EX1A-11 CONSENT.2 5 iron_ex112.htm CONSENT OF BUCHALTER iron_ex112.htm

EXHIBIT 11.2

 

1331 NW Lovejoy St, Ste. 900

Portland, OR 97209-3280

503.226.1191 Phone

503.226.0079 Fax

 

 

September 6, 2022

503.226.8636 Direct

apear@buchalter.co

Iron Bridge Mortgage Fund

9755 SW Barnes Road, Suite 420

Portland, OR 97225

 

 

Re:

Iron Bridge Mortgage Fund, LLC Offering Statement on Form 1-A

  

Dear Ladies and Gentlemen:

 

We have acted as securities counsel to Iron Bridge Mortgage Fund, LLC (the “Company”), in connection with the preparation and filing with the Securities and Exchange Commission of a Regulation A Offering Statement on Form 1-A (the “Offering Statement”) relating to the offer by the Company of up to $75,000,000 of the Company’s Class D Units (the “Class D Units”).

 

This opinion letter is being delivered in accordance with the requirements of Item 17(12) of Form 1-A under the Securities Act of 1933, as amended.

 

In connection with rendering this opinion, we have examined the originals, or certified, conformed or reproduction copies, of all such records, agreements, instruments and documents as we have deemed relevant or necessary as the basis for the opinion hereinafter expressed.  In all such examinations, we have assumed the genuineness of all signatures on original or certified copies and the conformity to original or certified copies of all copies submitted to us as conformed or reproduction copies.  As to various questions of fact relevant to this opinion, we have relied upon, and assumed the accuracy of, certificates and oral or written statements and other information of or from public officials, officers or representatives of the Company, and others.

 

Based on the foregoing and in reliance thereon, and subject to the assumptions, comments, qualifications, limitations and exceptions set forth herein, we are of the opinion that, the Class D Units are duly authorized and, upon issuance and delivery of the Class D Units and the receipt by the Company of all consideration therefor in accordance with the terms described in the Offering Statement, the Class D Units will be validly issued and holders of the Class D Units will have no obligation to make payments or contributions to the Company or its creditors solely by reason of their ownership of the Class D Units, except as otherwise set forth in the Company’s Third Amended and Restated Operating Agreement, as the same may be amended from time to time.

 

 

 

 

 

 

Iron Bridge Mortgage Fund

September 6, 2022

Page 2

 

In addition to the assumptions, comments, qualifications, limitations and exceptions set forth above, the opinions set forth herein are subject to and based upon the following assumptions, comments, qualifications, limitations and exceptions:

 

(a) We express no opinion with regard to the applicability or effect of the law of any jurisdiction other than the internal laws of the State of Oregon, as in effect on the date of this letter.

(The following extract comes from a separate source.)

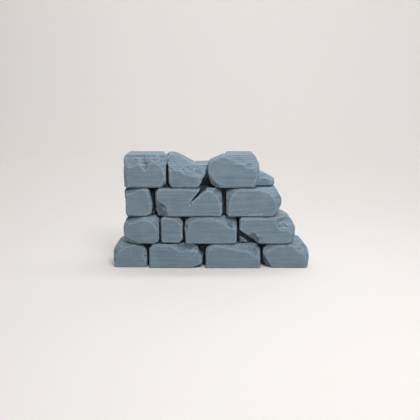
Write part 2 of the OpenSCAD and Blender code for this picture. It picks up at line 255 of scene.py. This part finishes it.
    def write(self, name, painted_edge_highlight, painted_shade):
        me = self.mesh
        me.name = name
        me.vertices.foreach_set("co", (self.v / MM).ravel())
        me.polygons.foreach_set("use_smooth", np.ones(len(me.polygons), dtype=bool))
        at = me.attributes.new("painted_edge_highlight", "FLOAT", "POINT")
        at.data.foreach_set("value", painted_edge_highlight.astype(np.float32))
        at = me.attributes.new("painted_shade", "FLOAT", "POINT")
        at.data.foreach_set("value", painted_shade.astype(np.float32))
        me.update()
        ob = bpy.data.objects.new(name, me)
        bpy.context.scene.collection.objects.link(ob)
        return ob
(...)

We assume no obligation to revise or supplement the opinion should the laws be changed after the effective date of the Offering Statement by legislative action, judicial decision or otherwise.

 

(b) Our opinions contained herein may be limited by (i) applicable bankruptcy, insolvency, reorganization, receivership, moratorium or similar laws affecting or relating to the rights and remedies of creditors generally, including without limitation laws relating to fraudulent transfers or conveyances, preferences and equitable subordination, and (ii) general principles of equity (regardless of whether considered in a proceeding in equity or at law).

 

We hereby consent to the filing of this opinion as an exhibit to the Offering Statement and to the reference to our firm under the caption “Legal Matters” in the Offering Statement.  In giving this consent, we do not hereby admit that we are in the category of persons whose consent is required under Section 7 of the Act.